I led the initial EDA and owned the statistical framing for the team, selecting the four model classes. I decided Poisson and Negative Binomial for the right count-regression baselines, pushing for deviance-based evaluation alongside MAE and RMSE. Learned the basics of Data Version Control and gained a better understanding of how to setup and run the full pipeline via the command line.

Tech stack

Python / DVC / Optuna / scikit-learn / XGBoost / statsmodels / pandas / jupytext

Repository

The full project — pipeline code, notebooks, trained models, and documentation — lives on GitHub:

rqhq/611-rail-weather-risk →

Highlights worth opening:

  • dvc.yaml — full 25-stage pipeline definition
  • PROJ_DETAILS.md — stage-by-stage technical writeup
  • models/ — baseline vs. tuned evaluation notebooks
  • prompts/ — full AI-assistance documentation per DSCI 611 academic integrity policy

Results

Final test set performance (2021–2025, 503 region-months never seen during training or tuning), best-to-worst by Mean Poisson Deviance:

Model MAE RMSE Mean Poisson Deviance Tuning approach
XGBoost 6.10 8.73 3.72 Optuna Bayesian optimization
Random Forest 6.63 9.28 4.29 Optuna Bayesian optimization
Poisson Regression 10.66 13.19 9.03 Forward stepwise + interactions + alpha
Negative Binomial 10.59 14.32 10.94 Exhaustive weather subset search + interactions

Tree models cleanly outperformed the GLMs on every metric. Validation-to-test MPD drift was small across the board (XGBoost +5.1%, Random Forest +3.1%, Poisson +3.1%, Negative Binomial +8.6%) — the architecture ranking held even though the test period included post-COVID recovery dynamics the training data never saw.

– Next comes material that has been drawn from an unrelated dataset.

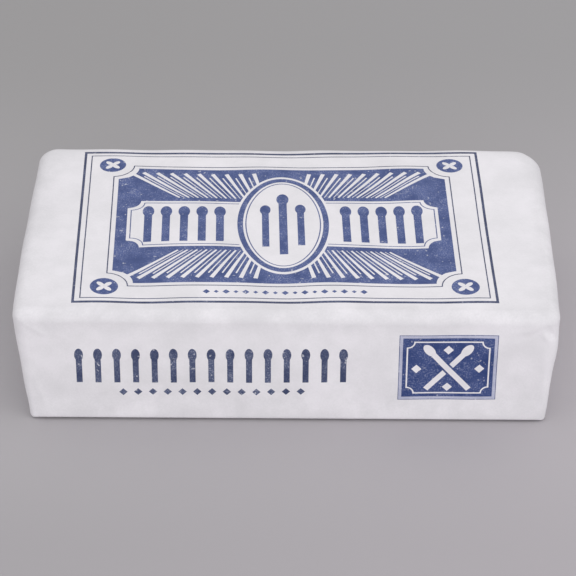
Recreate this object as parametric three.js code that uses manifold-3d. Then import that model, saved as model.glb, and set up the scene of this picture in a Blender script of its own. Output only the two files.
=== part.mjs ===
// A paper-wrapped pack of fifty matchbooks: two rows of twenty-five, lying on their long edges.
// Sizes are in millimetres, +Z is up. The pack rests on z = 0 with its printed front facing -Y.
import * as THREE from "three";
import { mergeVertices } from "three/addons/utils/BufferGeometryUtils.js";
import Module from "manifold-3d";

// The wrapped block, measured over the paper
const packLength = 166;
const packDepth = 99;
const packHeight = 39.3;

// How tightly the paper turns over the books: along the long edges, and around the standing corners
const topFrontRadius = 3.6;
const topBackRadius = 3.8;
const bottomEdgeRadius = 1.3;
const frontLeftRadius = 3.8;
const frontRightRadius = 4.3;
const backLeftRadius = 6.4;
const backRightRadius = 9.2;
const cornerReach = 22; // a corner's rounding fades into the side over this length

// How the rows of books have settled inside the paper
const rowSkew = 0.95; // the back row has slid this far to the right, and the front row to the left
const leftLean = 4.5; // the foot of each end stands in by this much
const rightLean = 2.2;
const endBulge = 1;
const sideBulge = 0.3;
const topCrown = 0.3;
const backRightSwell = 0.85; // the top stands up this much towards its back right corner
const waveHeight = 0.4; // slack waves across the top
const waveLength = 41;

// The glued folds at the two ends, and the long lap underneath
const foldInset = 4; // the folded layers start this far inside the pack's edges
const topFlapLength = 19;
const bottomFlapLength = 21;
const topFlapStep = 0.35; // how far each flap stands out from the paper under it
const bottomFlapStep = 0.7;
const lapStep = 0.2;
const lapPastMiddle = 8;
const foldTaper = 6; // a layer rises from its fold to its full step over this length
const layerRoot = 1; // each layer's hidden face lies this deep in the block

// Mesh fineness: cells along the middle of each side, and the stops that lead in from an edge
const middleCells = { x: 16, y: 10, z: 4 };
const edgeStops = [0, 0.06, 0.15, 0.3, 0.5, 0.75, 1];
const edgeZone = 8.5;
const flapColumns = 10;
const flapRows = 8;

const paperColour = 0xe4e2e7;

const wasm = await Module();
wasm.setup();

const mix = (a, b, share) => a + (b - a) * share;

// A smooth step from 0 at or below zero to 1 at or above one.
const ease = (value) => {
  const t = Math.min(Math.max(value, 0), 1);
  return t * t * (3 - 2 * t);
};

// The radius of the pack's outline, seen from above, near a point of the square block.
function outlineRadius(point) {
  const towardBack = point.y / packDepth + 0.5;
  const edge = mix(topFrontRadius, topBackRadius, towardBack);
  const corner =
    point.x < 0
      ? mix(frontLeftRadius, backLeftRadius, towardBack)
      : mix(frontRightRadius, backRightRadius, towardBack);
  const nearEnd = ease((Math.abs(point.x) - packLength / 2 + cornerReach) / cornerReach);
  return mix(edge, Math.max(corner, edge), nearEnd);
}

// Moves a point of the square block's surface onto the rounded block, and then out by a lift.
// The standing corners are rounded first, and the top or bottom edge is then rolled over.
function soften(point, lift) {
  const outline = outlineRadius(point);
  const isUpper = point.z > packHeight / 2;
  const towardBack = point.y / packDepth + 0.5;
  const topRadius = mix(topFrontRadius, topBackRadius, towardBack);
  const radius = isUpper ? topRadius : bottomEdgeRadius;
  const height = isUpper ? packHeight - point.z : point.z;
  const reach = new THREE.Vector2(packLength, packDepth).multiplyScalar(0.5).subScalar(outline);
  const base = new THREE.Vector2(point.x, point.y).clamp(reach.clone().negate(), reach);
  const out = new THREE.Vector2(point.x, point.y).sub(base);
  const depth = Math.max(Math.abs(out.x), Math.abs(out.y));
  const sideways = Math.max(radius - (outline - depth), 0);
  const upright = Math.max(radius - height, 0);
  const scale = (Math.max(sideways, upright) + lift) / Math.hypot(sideways, upright) - 1;
  base.addScaledVector(out.normalize(), depth + sideways * scale);
  return new THREE.Vector3(base.x, base.y, point.z + (isUpper ? 1 : -1) * upright * scale);
}

// Leans, skews and bulges the rounded block as the books have settled. The bottom stays flat.
function settle(point) {
  const along = (2 * point.x) / packLength;
  const across = (2 * point.y) / packDepth;
  const up = point.z / packHeight;
  const fullX = 1 - along * along;
  const fullY = 1 - across * across;
  const fullZ = 4 * up * (1 - up);
  const lean = mix(leftLean, rightLean, (along + 1) / 2) * along * (1 - up);
  const slack = ease(1.4 * fullX) * ease(1.4 * fullY);
  const wave =
    0.62 * Math.sin((2 * Math.PI * (point.x + 0.35 * point.y)) / waveLength + 0.6) +
    0.38 * Math.sin((2 * Math.PI * (point.y - 0.4 * point.x)) / (1.7 * waveLength) + 2.1);
  const swell = ease(along + 0.2) * ease(across + 0.2) * ease(2 * fullX) * ease(3 * fullY);
  return new THREE.Vector3(
    point.x + rowSkew * across - lean + endBulge * along * fullY * fullZ,
    point.y + sideBulge * across * fullX * fullZ,
    point.z + up * up * (topCrown * fullX * fullY + backRightSwell * swell + waveHeight * slack * wave),
  );
}

// A point of the finished paper surface, from a point of the square block and a lift.
const onPaper = (x, y, z, lift) => settle(soften(new THREE.Vector3(x, y, z), lift));

// Turns a closed three.js geometry into a solid.
function solidOf(geometry) {
  geometry.deleteAttribute("normal");
  geometry.deleteAttribute("uv");
  const merged = mergeVertices(geometry, 1e-4);
  return new wasm.Manifold(
    new wasm.Mesh({
      numProp: 3,
      vertProperties: new Float32Array(merged.attributes.position.array),
      triVerts: new Uint32Array(merged.index.array),
    }),
  );
}

// Moves each vertex of a geometry to the place that a function gives it.
function displace(geometry, place) {
  const positions = geometry.attributes.position;
  const vertex = new THREE.Vector3();
  for (let i = 0; i < positions.count; i += 1) {
    vertex.fromBufferAttribute(positions, i);
    const moved = place(vertex);
    positions.setXYZ(i, moved.x, moved.y, moved.z);
  }
  return geometry;
}

// Stops from 0 to a length: close together near both edges and even in the middle.
function stopsAlong(length, cells) {
  const zone = Math.min(edgeZone, length / 3);
  const first = edgeStops.map((share) => share * zone);
  const middle = Array.from({ length: cells - 1 }, (_, i) => mix(zone, length - zone, (i + 1) / cells));
  const last = first.map((stop) => length - stop).reverse();
  return [...first, ...middle, ...last];
}

// The block of books under one layer of paper.
function bookBlock() {
  const stops = {
    x: stopsAlong(packLength, middleCells.x),
    y: stopsAlong(packDepth, middleCells.y),
    z: stopsAlong(packHeight, middleCells.z),
  };
  const cells = [stops.x.length - 1, stops.y.length - 1, stops.z.length - 1];
  const box = new THREE.BoxGeometry(...cells, ...cells);
  return displace(box, (grid) => {
    const x = stops.x[Math.round(grid.x + cells[0] / 2)] - packLength / 2;
    const y = stops.y[Math.round(grid.y + cells[1] / 2)] - packDepth / 2;
    const z = stops.z[Math.round(grid.z + cells[2] / 2)];
    return onPaper(x, y, z, 0);
  });
}

// A folded layer: a slab whose outer face stands a step proud of the block, rooted inside it.
// The surface function takes u in -1..1 across the layer, v in 0..1 away from its fold, and a lift.
function foldedLayer(surface, length, step) {
  const slab = new THREE.BoxGeometry(2, 1, 1, flapColumns, flapRows, 1);
  return displace(slab, (grid) => {
    const v = grid.y + 0.5;
    const rise = ease((v * length) / foldTaper);
    const lift = grid.z > 0 ? mix(-0.5 * step, step, rise) : -layerRoot;
    return surface(grid.x, v, lift);
  });
}

// A flap folded over one end: it starts across the whole fold and narrows at 45 degrees.
function endFlap(end, fromTop, length, step) {
  return foldedLayer(
    (u, v, lift) => {
      const down = v * length;
      const halfWidth = packDepth / 2 - foldInset - down;
      const y = (fromTop ? -end : end) * u * halfWidth;
      const z = fromTop ? packHeight - foldInset - down : foldInset + down;
      return onPaper((end * packLength) / 2, y, z, lift);
    },
    length,
    step,
  );
}

// The outer layer of the long lap underneath: from the front bottom edge to past the middle.
function bottomLap() {
  const length = packDepth / 2 - foldInset + lapPastMiddle;
  return foldedLayer(
    (u, v, lift) => {
      const x = -u * (packLength / 2 - foldInset);
      const y = foldInset - packDepth / 2 + v * length;
      return onPaper(x, y, 0, lift);
    },
    length,
    lapStep,
  );
}

// The whole wrapped pack as one closed solid, moved so that it stands centred on z = 0.
function wrappedPack() {
  const layers = [bottomLap()];
  for (const end of [-1, 1]) {
    layers.push(endFlap(end, true, topFlapLength, topFlapStep));
    layers.push(endFlap(end, false, bottomFlapLength, bottomFlapStep));
  }
  const whole = layers.reduce((solid, layer) => solid.add(solidOf(layer)), solidOf(bookBlock()));
  const mesh = whole.getMesh();
  const geometry = new THREE.BufferGeometry();
  geometry.setAttribute("position", new THREE.BufferAttribute(mesh.vertProperties, 3));
  geometry.setIndex(new THREE.BufferAttribute(mesh.triVerts, 1));
  geometry.computeBoundingBox();
  const box = geometry.boundingBox;
  geometry.translate(-(box.min.x + box.max.x) / 2, -(box.min.y + box.max.y) / 2, -box.min.z);
  geometry.computeVertexNormals();
  const material = new THREE.MeshStandardMaterial({ color: paperColour, roughness: 0.85, metalness: 0 });
  const pack = new THREE.Mesh(geometry, material);
  pack.name = "wrapped_pack";
  return pack;
}

const root = new THREE.Group();
root.name = "wrapped_pack_of_matchbooks";
root.add(wrappedPack());

export default root;
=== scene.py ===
"""A paper-wrapped pack of matchbooks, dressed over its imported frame.

Shapes are worked out in millimetres, in the pack's own frame: +X along the pack, -Y towards its
printed front, +Z up. They become metres when a mesh is made.
"""
from __future__ import annotations

import logging
import math
from collections.abc import Iterable
from dataclasses import dataclass, field
from enum import Enum

import bpy
import numpy as np
from mathutils import Matrix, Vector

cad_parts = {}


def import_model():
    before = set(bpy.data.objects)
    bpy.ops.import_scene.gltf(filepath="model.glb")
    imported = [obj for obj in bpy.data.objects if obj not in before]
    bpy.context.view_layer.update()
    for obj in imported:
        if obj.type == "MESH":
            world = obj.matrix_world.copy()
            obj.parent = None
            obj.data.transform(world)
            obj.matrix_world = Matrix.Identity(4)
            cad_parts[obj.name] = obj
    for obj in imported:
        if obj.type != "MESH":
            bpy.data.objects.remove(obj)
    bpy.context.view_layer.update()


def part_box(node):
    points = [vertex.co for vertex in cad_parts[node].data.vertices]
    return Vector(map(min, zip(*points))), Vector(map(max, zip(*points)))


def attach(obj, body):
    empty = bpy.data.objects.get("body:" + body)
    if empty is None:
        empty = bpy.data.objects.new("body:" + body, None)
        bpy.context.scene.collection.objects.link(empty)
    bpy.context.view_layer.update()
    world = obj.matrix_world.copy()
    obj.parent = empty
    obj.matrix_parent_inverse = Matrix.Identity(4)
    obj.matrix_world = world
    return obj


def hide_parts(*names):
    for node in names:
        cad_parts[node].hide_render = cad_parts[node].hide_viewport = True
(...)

The full test-set evaluation notebook, including regional MAE heatmaps and predicted-vs-actual time series for the highest-incident NOAA regions:

Download notebook

Key findings

  • Visibility was the most predictive weather feature across all four models, supporting the core hypothesis that weather meaningfully affects accident rates at grade crossings. This was consistent with prior FRA literature linking fog/low-visibility to crossing collisions.
  • Tree models won decisively over GLMs. XGBoost beat Negative Binomial by nearly 4× on Poisson Deviance. The non-linear interactions between weather, geography, and season weren’t well-captured by even an interaction-augmented GLM.
  • Region encoding was a methodological landmine. Mean-encoding NOAA region cut tree-model MAE nearly in half, but we didn’t adopt it because it shifted the model’s reliance away from the weather features we were trying to study. A reminder that “highest accuracy” isn’t always the right objective in this scenario.
  • Reproducibility was the differentiator. The pipeline runs dvc repro from raw FRA downloads to evaluation notebooks with no manual steps. Onboarding a new collaborator takes four shell commands (documented here).